De nouvelles images de l’existence féminine (positives et intériorisables par beaucoup) se sont formées et ont aidé nombre de femmes à s’équilibrer. A faire mieux la part des choses entre le positif et le négatif de leur existence ou à la modifier. Ce qui a conduit à atténuer le discours de la plainte, à le remplacer par d’autres sujets de préoccupation ainsi que par une diversification des activités. Apprendre à exercer sa résilience, se permettre de changer, d’entreprendre de nouvelles choses, de se faire confiance ainsi qu’à certain .es autres êtres humains ; de constater enfin qu’une partie des hommes aussi a dû régler cet équilibre en soi et autour de soi. Du coup, avec ces derniers une autre attitude fut envisageable. Non plus la négativité paralysante ou l’attaque destructrice, mais une co-opération entre personnes différentes pour gérer ensemble l’existence, développant alors une pratique toujours à la fois critique[7] certes mais aussi constructive et même créative ! De belles réalisations en sont nées. Du coup, elles suscitèrent chez d’autres l’envie de rejoindre dans cette nouvelle modalité d’existence dans laquelle il est impératif d’être actif !
michelebolli © 2025
[1] J. Brill, La mère obscure, L’Esprit du temps, Paris, 1998, ou encore avec les mots de C. Pinkola-Estès à propos du « syndrome de la harpie, soit celle qui détruit et se détruit par le biais du dénigrement de ses propres efforts et talents et d’un dialogue intérieur particulièrement dépréciatif », Femmes qui courent avec les loups, Grasset, Paris, 1996, p. 277.
[2] A cause de cet aspect, J’ai intitulé un de mes textes concernant l’œuvre de Marguerite Duras : « L’effet Duras ou les pièges du désir », L’être humain au féminin, Shopmybook, Puurs, 2023.
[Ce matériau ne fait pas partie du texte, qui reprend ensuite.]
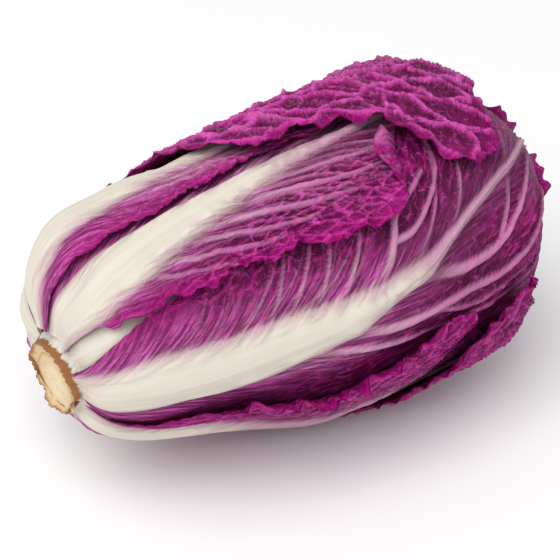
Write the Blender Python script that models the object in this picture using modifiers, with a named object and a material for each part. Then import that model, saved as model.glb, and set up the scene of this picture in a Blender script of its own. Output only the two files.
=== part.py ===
"""A napa cabbage head with purple leaves, lying on its side. Metres, +Z up, the cut stem towards -X.

The head is built the way it grew: a stem, a heart of packed inner leaves on it, and ten leaves wrapped
round the heart one over another. Each leaf is a sheet laid on the head's surface at its own layer, and
thickened more along its rib than in its blade. Where the head rests, the layers are pressed flat.
"""

from math import cos, pi, radians, sin

import bpy
import numpy as np

HEART_RADIUS = 0.0670  # at the widest place, under every leaf
BASE_LENGTH = 0.1980  # from the widest place back to the stem end
CROWN_LENGTH = 0.0490  # from the widest place forward to the tip
BASE_SQUARENESS = 2.9  # 2 is an ellipse, more is a squarer shoulder
CROWN_SQUARENESS = 1.8

LAYER_PITCH = 0.0033  # from one leaf's inner face to the next leaf's
BLADE_THICKNESS = 0.0014
FOOT_SHARE = 0.16  # of the leaf's length, over which its rib thickens and it rises to its layer
FOOT_PITCH = 0.62  # of the layer pitch, at the leaves' feet, where they are pressed together round the stem
TIP_SHARE = 0.32  # of the leaf's length, over which its end is rounded
OUTER_LAYER = 5.4
REST_LAYER = 4  # the layer that lies on the table
FLATTENING = 0.0034  # how far the table presses the head in

STEM_RADIUS = 0.0205
STEM_DEPTH = 0.0700  # of stem inside the heart
STEM_PROUD = 0.0030  # of the cut face past the outermost leaf
GAP = 0.0005  # between pieces that touch

AXIS_TILT = radians(2.4)  # the crown end is the thicker, so the axis rises towards it
HEAD_X = 0.0734  # the widest place, ahead of the middle of the bounding box
HEAD_Y = -0.0040

LENGTH_CELLS = 16
WIDTH_CELLS = 14
ROUND_STEPS = 32
STATIONS = (0.0, 0.25, 0.5, 0.75, 1.0)  # where a leaf's rib and widths are given, from its foot to its tip

# Each leaf: its layer, the angle of its rib round the axis (0 faces the front, 90 is the top), the half
# widths below and above the rib in millimetres, how far its tip reaches over the crown in degrees (90 is
# the very end), and the rib's half width at its foot and its rise above the blade, in millimetres.
LEAVES = {
    "inner_leaf_front": dict(layer=1, rib=(44, 44, 46, 48, 50), low=(13, 40, 62, 58, 46),
                             high=(13, 40, 60, 56, 46), reach=66, rib_half=14, rib_rise=0.8),
    "inner_leaf_under": dict(layer=1, rib=(-80, -80, -80, -80, -80), low=(13, 38, 58, 54, 44),
                             high=(13, 38, 58, 54, 44), reach=60, rib_half=14, rib_rise=0.8),
    "inner_leaf_back": dict(layer=1, rib=(168, 168, 168, 168, 168), low=(13, 38, 58, 54, 44),
                            high=(13, 38, 58, 54, 44), reach=60, rib_half=14, rib_rise=0.8),
    "front_leaf": dict(layer=2, rib=(10, 12, 15, 23, 30), low=(13, 42, 62, 70, 60),
                       high=(13, 38, 62, 84, 80), reach=84, rib_half=18, rib_rise=4.5),
    "back_leaf": dict(layer=2, rib=(190, 190, 190, 190, 190), low=(13, 40, 62, 60, 50),
                      high=(13, 40, 62, 60, 50), reach=64, rib_half=14, rib_rise=0.8),
    "upper_front_leaf": dict(layer=3, rib=(72, 67, 71, 76, 78), low=(12, 24, 33, 36, 34),
                             high=(12, 30, 46, 48, 40), reach=36, rib_half=13, rib_rise=3.6),
    "lower_front_leaf": dict(layer=3, rib=(-44, -48, -48, -44, -40), low=(13, 34, 46, 48, 40),
                             high=(13, 42, 56, 62, 50), reach=58, rib_half=14, rib_rise=2.2),
    "top_leaf": dict(layer=4.4, rib=(118, 104, 102, 104, 108), low=(12, 27, 34, 40, 36),
                     high=(12, 30, 44, 50, 40), reach=34, rib_half=13, rib_rise=2.4),
    "under_leaf": dict(layer=4, rib=(-112, -112, -112, -108, -100), low=(13, 42, 66, 76, 60),
                       high=(13, 40, 76, 100, 90), reach=88, rib_half=14, rib_rise=0.9),
    "crown_leaf": dict(layer=OUTER_LAYER, rib=(165, 158, 152, 146, 128), low=(13, 34, 66, 100, 88),
                       high=(13, 38, 62, 78, 66), reach=82, rib_half=15, rib_rise=3.0),
}

WHITE_RIB = (0.86, 0.84, 0.76)
PURPLE = (0.30, 0.012, 0.17)
PALE_PURPLE = (0.42, 0.05, 0.28)
CUT_BUFF = (0.62, 0.43, 0.24)


def clear_scene():
    for old in list(bpy.data.objects):
        bpy.data.objects.remove(old)


def collection_for(name):
    made = bpy.data.collections.new(name)
    bpy.context.scene.collection.children.link(made)
    return made


def material(name, color, roughness):
    made = bpy.data.materials.new(name)
    made.use_nodes = True
    shader = made.node_tree.nodes["Principled BSDF"]
    shader.inputs["Base Color"].default_value = (*color, 1)
    shader.inputs["Roughness"].default_value = roughness
    shader.inputs["Metallic"].default_value = 0
    return made


def eased(values, at):
    """The value at a place between the stations, on a smooth curve through them all."""
    last = len(STATIONS) - 1
    first = min(int(at * last), last - 1)
    share = at * last - first
    before, start, end, after = (values[min(max(first + i, 0), last)] for i in (-1, 0, 1, 2))
    bend = 2 * before - 5 * start + 4 * end - after + share * (3 * (start - end) + after - before)
    return start + share / 2 * (end - before + share * bend)


class HeadSurface:
    """The heart's outer surface: a round shape about X, its widest place at x = 0."""

    def __init__(self):
        corner = np.linspace(0, pi / 2, 400)
        self.base_x = -BASE_LENGTH * np.sin(corner) ** (2 / BASE_SQUARENESS)
        self.base_r = HEART_RADIUS * np.cos(corner) ** (2 / BASE_SQUARENESS)
        outside_stem = self.base_r > STEM_RADIUS + GAP
        self.base_x = self.base_x[outside_stem][::-1]
        self.base_r = self.base_r[outside_stem][::-1]
        self.base_arc = self.arc_of(self.base_x, self.base_r)
        crown_x = CROWN_LENGTH * np.sin(corner) ** (2 / CROWN_SQUARENESS)
        crown_r = HEART_RADIUS * np.cos(corner) ** (2 / CROWN_SQUARENESS)
        self.crown_turn = np.arctan2(crown_x, crown_r)
        self.crown_arc = self.arc_of(crown_x, crown_r)

    @staticmethod
    def arc_of(x, r):
        return np.concatenate([[0], np.cumsum(np.hypot(np.diff(x), np.diff(r)))])

    def leaf_length(self, reach):
        return self.base_arc[-1] + np.interp(radians(reach), self.crown_turn, self.crown_arc)

    def place(self, arc, aside, rib_angle, lift):
        """The point this far along the surface from the stem and this far round from the rib, raised by lift."""
        out = np.array([0, -cos(rib_angle), sin(rib_angle)])
        round_way = np.array([0, sin(rib_angle), cos(rib_angle)])
        forward = np.array([1.0, 0, 0])
        if arc < self.base_arc[-1]:
            x = np.interp(arc, self.base_arc, self.base_x)
            radius = np.interp(arc, self.base_arc, self.base_r)
            turn = aside / (radius + lift)
            away = cos(turn) * out + sin(turn) * round_way
            point = forward * x + away * radius
            slope_x = -((-x / BASE_LENGTH) ** (BASE_SQUARENESS - 1)) / BASE_LENGTH
            slope_r = (radius / HEART_RADIUS) ** (BASE_SQUARENESS - 1) / HEART_RADIUS
            normal = forward * slope_x + away * slope_r
        else:
            over = np.interp(arc - self.base_arc[-1], self.crown_arc, self.crown_turn)
            turn = aside / (HEART_RADIUS + lift)
            away = cos(turn) * (cos(over) * out + sin(over) * forward) + sin(turn) * round_way
            ahead, across = max(away[0], 0), np.hypot(away[1], away[2])
            power = CROWN_SQUARENESS
            size = ((ahead / CROWN_LENGTH) ** power + (across / HEART_RADIUS) ** power) ** (-1 / power)
            point = away * size
            slope_x = (ahead * size / CROWN_LENGTH) ** (power - 1) / CROWN_LENGTH
            slope_r = (across * size / HEART_RADIUS) ** (power - 1) / HEART_RADIUS
            sideways = np.array([0, away[1], away[2]]) / max(across, 1e-9)
            normal = forward * slope_x + sideways * slope_r
        return point + normal / np.linalg.norm(normal) * lift


AXIS_HEIGHT = HEART_RADIUS + REST_LAYER * LAYER_PITCH + BLADE_THICKNESS - FLATTENING


def laid_down(point):
    """A point of the head with its axis along X, moved to where the tilted head lies on the table."""
    x, y, z = point
    return np.array([
        x * cos(AXIS_TILT) - z * sin(AXIS_TILT) + HEAD_X,
        y + HEAD_Y,
        x * sin(AXIS_TILT) + z * cos(AXIS_TILT) + AXIS_HEIGHT + TILT_RISE,
    ])


TILT_RISE = 0.0030  # the tilt lifts the widest place by this much over the place that rests


def build_leaf(name, leaf, surface, group, finish):
    bpy.ops.mesh.primitive_grid_add(x_subdivisions=WIDTH_CELLS, y_subdivisions=LENGTH_CELLS, size=2)
    made = bpy.context.object
    made.name = name
    length = surface.leaf_length(leaf["reach"])
    lift = leaf["layer"] * LAYER_PITCH
    thickest = BLADE_THICKNESS + leaf["rib_rise"] / 1000
    weights = made.vertex_groups.new(name="thickness")
    for vertex in made.data.vertices:
        across, along = vertex.co.x, (vertex.co.y + 1) / 2
        side = leaf["high"] if across > 0 else leaf["low"]
        rounding = (1 - 0.93 * max(0, (along - 1 + TIP_SHARE) / TIP_SHARE) ** 2) ** 0.5
        aside = np.sign(across) * abs(across) ** 1.2 * eased(side, along) * rounding / 1000
        rib_half = leaf["rib_half"] / 1000 * (1 - along) ** 0.6 + 0.002
        rib_share = max(0, 1 - (aside / rib_half) ** 2) * (1 - along) * min(1, along / FOOT_SHARE)
        thickness = BLADE_THICKNESS + leaf["rib_rise"] / 1000 * rib_share
        rib_angle = radians(eased(leaf["rib"], along))
        risen = min(1, along / FOOT_SHARE) * (1 - FOOT_PITCH) + FOOT_PITCH
        point = laid_down(surface.place(length * along, aside, rib_angle, lift * risen))
        floor = thickness + max(0, REST_LAYER - leaf["layer"]) * LAYER_PITCH
        point[2] = max(point[2], floor)
        vertex.co = point
        weights.add([vertex.index], thickness / thickest, "REPLACE")
    made.location = (0, 0, 0)
    shell = made.modifiers.new("thickness", "SOLIDIFY")
    shell.thickness = thickest
    shell.offset = -1
    shell.use_rim = True
    shell.vertex_group = "thickness"
    shell.use_flip_normals = False
    finish_piece(made, group, finish)
    return made


def build_turned(name, profile, group, finish):
    """A solid turned about the head's axis from (x, radius) points, which run from the front to the back."""
    mesh = bpy.data.meshes.new(name)
    points = [(x, 0, radius) for x, radius in profile]
    mesh.from_pydata(points, [(i, i + 1) for i in range(len(points) - 1)], [])
    made = bpy.data.objects.new(name, mesh)
    turn = made.modifiers.new("turn", "SCREW")
    turn.axis = "X"
    turn.steps = ROUND_STEPS
    turn.render_steps = ROUND_STEPS
    turn.use_merge_vertices = True
    turn.merge_threshold = 0.00005
    made.location = laid_down((0, 0, 0))
    made.rotation_euler = (0, -AXIS_TILT, 0)
    bpy.context.scene.collection.objects.link(made)
    finish_piece(made, group, finish)
    return made


def finish_piece(made, group, finish):
    made.data.materials.clear()
    made.data.materials.append(finish)
    for owner in list(made.users_collection):
        owner.objects.unlink(made)
    group.objects.link(made)


def heart_profile(surface):
    """From the tip back round the outside, then into the socket that the stem fills."""
    corner = np.linspace(pi / 2, 0, 9)
    crown = [(CROWN_LENGTH * sin(c) ** (2 / CROWN_SQUARENESS), HEART_RADIUS * cos(c) ** (2 / CROWN_SQUARENESS))
             for c in corner]
    crown[0] = (CROWN_LENGTH, 0)
    arcs = np.linspace(surface.base_arc[-1], 0, 16)[1:]
    base = [(np.interp(arc, surface.base_arc, surface.base_x), np.interp(arc, surface.base_arc, surface.base_r))
            for arc in arcs]
    socket_end = -BASE_LENGTH + STEM_DEPTH
    return crown + base + [(socket_end, STEM_RADIUS + GAP), (socket_end, 0)]


def stem_profile():
    """From the inner end back to the cut face, a little narrower inside the head."""
    inner = -BASE_LENGTH + STEM_DEPTH - GAP
    cut_face = -BASE_LENGTH - OUTER_LAYER * LAYER_PITCH * FOOT_PITCH - BLADE_THICKNESS - STEM_PROUD
    return [
        (inner, 0),
        (inner, STEM_RADIUS * 0.9),
        (inner - 0.05, STEM_RADIUS * 0.97),
        (cut_face + 0.012, STEM_RADIUS),
        (cut_face + 0.0012, STEM_RADIUS),
        (cut_face, STEM_RADIUS - 0.0012),
        (cut_face, 0),
    ]


def build_cabbage():
    clear_scene()
    group = collection_for("napa_cabbage")
    surface = HeadSurface()
    rib_white = material("rib_white", WHITE_RIB, 0.4)
    purple = material("leaf_purple", PURPLE, 0.45)
    pale = material("heart_leaf", PALE_PURPLE, 0.5)
    buff = material("cut_stem", CUT_BUFF, 0.8)
    build_turned("stem", stem_profile(), group, buff)
    build_turned("heart", heart_profile(surface), group, pale)
    for name, leaf in LEAVES.items():
        shown_rib = leaf["rib_rise"] > 3
        build_leaf(name, leaf, surface, group, rib_white if shown_rib else purple)


build_cabbage()
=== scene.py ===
import math

import bpy
import numpy as np
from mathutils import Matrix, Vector


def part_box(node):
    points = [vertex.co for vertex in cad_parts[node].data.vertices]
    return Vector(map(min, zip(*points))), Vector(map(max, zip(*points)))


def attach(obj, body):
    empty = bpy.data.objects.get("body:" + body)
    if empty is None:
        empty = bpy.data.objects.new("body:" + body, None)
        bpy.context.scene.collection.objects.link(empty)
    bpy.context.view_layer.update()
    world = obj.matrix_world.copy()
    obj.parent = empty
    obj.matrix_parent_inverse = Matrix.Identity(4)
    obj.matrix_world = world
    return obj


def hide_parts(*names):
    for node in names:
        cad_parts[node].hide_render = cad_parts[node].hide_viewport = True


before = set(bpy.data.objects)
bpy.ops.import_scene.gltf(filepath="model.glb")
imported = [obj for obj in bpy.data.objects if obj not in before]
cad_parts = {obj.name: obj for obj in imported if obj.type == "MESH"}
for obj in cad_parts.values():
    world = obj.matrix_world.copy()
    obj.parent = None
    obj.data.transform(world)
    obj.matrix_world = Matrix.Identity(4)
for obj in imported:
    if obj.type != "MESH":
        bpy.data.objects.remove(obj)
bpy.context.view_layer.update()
print("frame loaded")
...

[3] C’est là que fait signe par exemple le Dieu de la Bible par la voix de certains prophètes dans une phrase telle que « Si votre cœur vous accuse, Dieu est plus grand que votre cœur » signifiant ainsi un ordre de grandeur qui se constitue comme dépris de cette situation humaine, existant avec sa propre identité.
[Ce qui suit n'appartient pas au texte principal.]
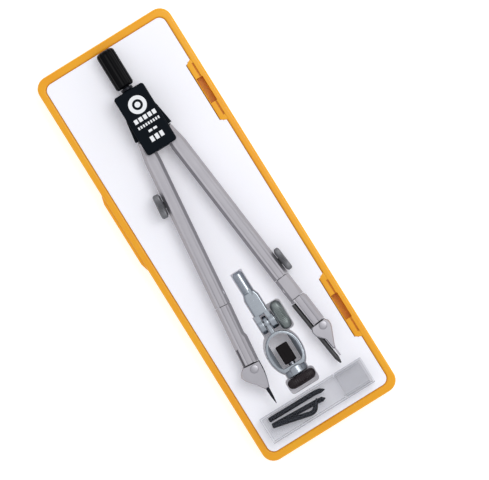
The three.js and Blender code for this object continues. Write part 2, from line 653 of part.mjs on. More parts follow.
function clampJaw() {
  const { jawHalf, jawTop, jawEnd, jawHeight, screw, seat } = CLAMP;
  const shape = roundedRect(-jawHalf, jawHalf, jawEnd, jawTop, 0.6);
  const pad = plate(shape, -jawHeight, jawHeight, 0.3, 0.3, 3);
  return cut(pad, rod(screw + GAP, jawEnd - PAST, jawEnd + seat, "y", 20));
}

function knob(radius, from, to, axis, hole, depth) {
  const body = chamferedRod(radius, from, to, CLAMP.knobEdge, axis, 32);
  return cut(body, rod(hole, from - PAST, from + depth, axis, 20));
}

function buildPenHolder(parent) {
  const holder = frameAt(parent, HOLDER.x, HOLDER.y, HOLDER.z);
  piece("holder_shank", holderShank(), metal(COLOUR.holder), holder);
  piece("holder_ring", holderRing(), metal(COLOUR.holder), holder);
  const bolt = chamferedRod(EAR.bolt, EAR.left[0] + 0.1, EAR.boltEnd, 0.2, "x", 20);
  piece("holder_hinge_bolt", bolt, metal(COLOUR.steel), holder);
  const { knobHole, knobEnd, screw: screwRadius, jawEnd, seat } = CLAMP;
  const { radius, x0, x1 } = THUMB_KNOB;
  piece("holder_thumb_knob", knob(radius, x0, x1, "x", EAR.hole, knobHole), metal(COLOUR.knob), holder);
  piece("holder_jaw", clampJaw(), plastic(COLOUR.rubber, 0.6), holder);
  const screw = chamferedRod(screwRadius, knobEnd + knobHole, jawEnd + seat - GAP, 0.2, "y", 20);
  piece("holder_clamp_screw", screw, metal(COLOUR.steel), holder);
  const clampKnob = knob(CLAMP.knob, GAP - NECK.end, -knobEnd, "y", screwRadius + GAP, knobHole);
  piece("holder_clamp_knob", clampKnob.rotateZ(Math.PI), plastic(COLOUR.rubber), holder);
}

// ---- box of spare points ----
function boxSection(inset) {
  const { y0, y1, z0, height, corner } = BOX;
  return roundedRect(y0 + inset, y1 - inset, z0 + inset, z0 + height - inset, corner);
}

// A bar along X with a YZ section.
function barAlongX(section, x0, x1) {
  return plate(section, x0, x1, 0, 0, 3).rotateX(Math.PI / 2).rotateZ(Math.PI / 2);
}

function sparesTube() {
  const { x0, x1, join: seam, wall, capWall, spigotWall } = BOX;
  const body = barAlongX(boxSection(0), x0, seam - GAP);
  const spigot = barAlongX(boxSection(capWall + GAP), seam - 2, x1 - capWall - 1);
  const bodyHollow = barAlongX(boxSection(wall), x0 + wall, seam - 1);
  const spigotHollow = barAlongX(boxSection(capWall + GAP + spigotWall), seam - 2, x1);
  return cut(join(body, spigot), bodyHollow, spigotHollow);
}

function sparesCap() {
  const { x1, join: seam, capWall } = BOX;
  const hollow = barAlongX(boxSection(capWall), seam - PAST, x1 - capWall);
  return cut(barAlongX(boxSection(0), seam, x1), hollow);
}

// A cranked steel point: a straight shank, an elbow and a short tapered end.
function sparePoint(places) {
  const [a, b, c] = places.map((p) => new THREE.Vector3(...p));
  const taper = (from, to, r0, r1) => {
    const along = to.clone().sub(from);
    const length = along.length();
    const cone = new THREE.CylinderGeometry(r1, r0, length, SPARE.sides).translate(0, length / 2, 0);
    const turn = new THREE.Quaternion().setFromUnitVectors(new THREE.Vector3(0, 1, 0), along.normalize());
    return cone.applyQuaternion(turn).translate(from.x, from.y, from.z);
  };
  const { radius, sides, tip } = SPARE;
  const elbow = new THREE.SphereGeometry(radius, sides, 6).translate(b.x, b.y, b.z);
  return join(taper(a, b, radius, radius), elbow, taper(b, c, radius, tip));
}

function buildSpares(parent) {
  piece("spares_tube", sparesTube(), plastic(COLOUR.clear), parent);
  piece("spares_cap", sparesCap(), plastic(COLOUR.clear), parent);
  SPARE_POINTS.forEach((points, i) => {
    piece(`spare_point_${i + 1}`, sparePoint(points), metal(COLOUR.darkSteel), parent);
  });
}

const set = new THREE.Group();
buildCase(set);
buildCompass(set);
buildPenHolder(set);
buildSpares(set);

export default set;
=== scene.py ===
import json
import math

import bmesh
import bpy
from mathutils import Matrix, Vector


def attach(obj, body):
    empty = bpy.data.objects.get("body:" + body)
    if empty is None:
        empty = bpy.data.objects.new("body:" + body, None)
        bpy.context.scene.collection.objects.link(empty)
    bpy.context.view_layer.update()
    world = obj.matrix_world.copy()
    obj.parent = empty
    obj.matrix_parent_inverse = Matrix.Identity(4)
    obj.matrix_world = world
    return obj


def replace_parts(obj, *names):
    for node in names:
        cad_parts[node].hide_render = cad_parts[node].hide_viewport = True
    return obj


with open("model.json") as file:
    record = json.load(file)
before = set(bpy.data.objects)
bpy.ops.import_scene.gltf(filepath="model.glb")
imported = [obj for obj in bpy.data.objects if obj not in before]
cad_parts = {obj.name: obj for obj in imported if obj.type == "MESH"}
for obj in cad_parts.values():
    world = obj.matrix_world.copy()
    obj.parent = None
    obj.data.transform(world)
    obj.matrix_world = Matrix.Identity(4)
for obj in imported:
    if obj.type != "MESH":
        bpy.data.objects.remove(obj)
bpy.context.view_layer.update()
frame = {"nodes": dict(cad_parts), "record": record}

# Sizes below are in millimetres in the row frame: +Z up, +Y towards the compass's handle.
MM = 0.001
record = frame["record"]
BODY_OF = {n: body for body, names in record["behaviour"]["bodies"].items() for n in names}


# ---------------------------------------------------------------- materials

def paint(code):
    """An sRGB hex colour as linear RGBA."""
    channels = [int(code[i:i + 2], 16) / 255 for i in (1, 3, 5)]
    return [c / 12.92 if c <= 0.04045 else ((c + 0.055) / 1.055) ** 2.4 for c in channels] + [1.0]


def add(tree, kind, settings=None, links=None):
    """Adds a node: settings name its properties or its inputs, links join its inputs to other outputs."""
    node = tree.nodes.new(kind)
    for key, value in (settings or {}).items():
        if isinstance(key, str) and hasattr(node, key):
            setattr(node, key, value)
        else:
            node.inputs[key].default_value = value
    for key, output in (links or {}).items():
        tree.links.new(output, node.inputs[key])
    return node


def pattern_space(tree, stretch=(1, 1, 1), turn=0.0):
    """Object coordinates in millimetres, stretched along the row's axes and turned about +Z."""
    where = add(tree, "ShaderNodeTexCoord")
    scale = [s / MM for s in stretch]
    upright = add(tree, "ShaderNodeMapping", {"vector_type": "POINT", "Rotation": (0, 0, turn)},
                  {"Vector": where.outputs["Object"]})
    return add(tree, "ShaderNodeMapping", {"vector_type": "POINT", "Scale": scale},
               {"Vector": upright.outputs["Vector"]}).outputs["Vector"]


def surface(name, base, tones, cloud, grain, relief, rough, stretch=(1, 1, 1), turn=0.0):
    """A node material with two close tones in clouds of `cloud` mm, and a grain of `grain` mm
    that raises the surface by `relief` mm and moves the roughness between the two values of rough.
    base holds the shader's constant settings."""
    material = bpy.data.materials.new(name)
    material.use_nodes = True
    tree = material.node_tree
    tree.nodes.clear()
    flat = pattern_space(tree)
    drawn = pattern_space(tree, stretch, turn)
    clouds = add(tree, "ShaderNodeTexNoise", {"Scale": 1 / cloud, "Detail": 3.0}, {"Vector": flat})
    grains = add(tree, "ShaderNodeTexNoise", {"Scale": 1 / grain, "Detail": 2.0}, {"Vector": drawn})
    tone = add(tree, "ShaderNodeMix", {"data_type": "RGBA", 6: paint(tones[0]), 7: paint(tones[1])},
               {"Factor": clouds.outputs["Fac"]})
    rougher = add(tree, "ShaderNodeMapRange", {"To Min": rough[0], "To Max": rough[1]},
                  {"Value": grains.outputs["Fac"]})
    bump = add(tree, "ShaderNodeBump", {"Strength": 1.0, "Distance": relief * MM},
               {"Height": grains.outputs["Fac"]})
    shader = add(tree, "ShaderNodeBsdfPrincipled", base, {
        "Base Color": tone.outputs[2], "Roughness": rougher.outputs["Result"],
        "Normal": bump.outputs["Normal"],
    })
    add(tree, "ShaderNodeOutputMaterial", None, {"Surface": shader.outputs["BSDF"]})
    return material


METAL = {"Metallic": 1.0}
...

[4] Voir mon texte « Les arborescences féminines du courage d’être selon P. Tillich », Féminités en Théologie, Shopmybook.com, Puurs, 2023.
[5] . En un sens plus délétère, les empiègements des personnages de Marguerite Duras tels par exemple, ceux d’India Song ; de Savanah Bay ; du Ravissement de Lo. V. Stein. Car pour partie, c’était bien de cela qu’il s’agissait dans le rapport des hommes et des femmes : ou bien se révolter et avoir de l’espace pour être soi mais perdre son amoureux ou bien vivre en amoureuse avec un homme et lui laisser gérer la situation du couple. Ce dilemme produisit nombre d’effets cruellement paralysants comme elle le fait si bien sentir.
[6]. Luce Irigaray, Je, tu et nous, Grasset, Paris, 1990, p. 131ss, ch. « Comment créer notre beauté ?».
[7] Car il se donne au sein de systèmes encore orientés par les valeurs patriarcales. Et nul de les dominent vraiment.